A maker-friendly tool should make it easier to move from idea to execution. That may mean templates, build-ready layouts, size guidance, or support for adapting a concept to laser cutting, CNC carving, or traditional drilling methods. The best experience is not just inspirational. It is usable.
There is always a balance here. Some builders want full freedom and are comfortable refining dimensions themselves. Others want a strong head start so they can focus on wood selection, finishing, and presentation instead of reinventing the layout math. A smart design system respects both approaches.
Good customization has guardrails
People hear "custom" and assume unlimited choices are always better. Not really.
Too much freedom without structure usually creates bad boards. Tracks get squeezed. Decorative elements drift into functional zones. Text becomes unreadable. Shapes become gimmicks. The board may still be unique, but unique is not the same as well designed.
That is why the best tools include guardrails. They keep hole spacing sensible. They limit text areas to places that can support them. They steer customers toward board sizes that fit the chosen track count. They may even narrow font or artwork options to combinations that engrave cleanly and look good on wood.
That is not a limitation. That is expertise built into the process.
For shoppers, guardrails create confidence. For makers, they save time. For gift buyers, they reduce the chance of getting a board that looked fun during customization but feels off in person.
When consultation beats clicking
Not every custom board should be built entirely through a self-serve interface. Some designs need another set of eyes.
If you're creating a memorial board, a company gift, a tournament prize, or a one-of-a-kind family piece, there is real value in working with someone who understands cribbage board layout and customization together. A strong design tool should make the process easier, but it should not replace thoughtful guidance when the project gets more detailed.
That is especially true when you are combining unusual artwork, custom shapes, multiple engraving zones, or specific storage requirements. The more moving parts you add, the more important it becomes to check proportion and useability before production starts.

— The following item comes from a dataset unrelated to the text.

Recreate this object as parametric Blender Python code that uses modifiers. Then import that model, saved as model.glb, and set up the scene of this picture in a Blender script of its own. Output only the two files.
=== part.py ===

This is one reason specialized brands tend to outperform generic personalization shops. They understand the game, not just the engraving. At Custom Crib Boards, that difference shows up in how customization is treated as part of the product, not as an afterthought.
How to tell if a design tool is actually good
You can usually spot a strong tool pretty quickly. It helps you choose the right board format, gives a believable preview, and makes it clear where personalization belongs. It keeps the game path readable. It respects scale. It feels like it was built by people who know how a cribbage board should play, not just how a product page should look.
On the other hand, if the tool lets you throw text anywhere, offers flashy options without explaining fit, or makes the board look more like wall decor than game equipment, be careful. There is nothing wrong with decorative boards. But if you want one that gets used, the design process has to protect the playing experience.
A good custom board should still feel intuitive when the cards are dealt and the pegs come out. That is the test.
The real goal is a board worth keeping
A cribbage board designer tool should help create something that feels personal on day one and still feels right ten years later. That could mean a wedding gift that stays on the bookshelf, a travel board that goes to the cabin every summer, or a shop-built piece you're proud to hand down.
The best custom boards do not win because they are loud. They win because every choice makes sense - shape, track layout, engraving, size, storage, and material all working together.
If the tool helps you get there, it is doing its job. Personalize yours carefully, build with purpose, and make something worth showing off every time the cards hit the table.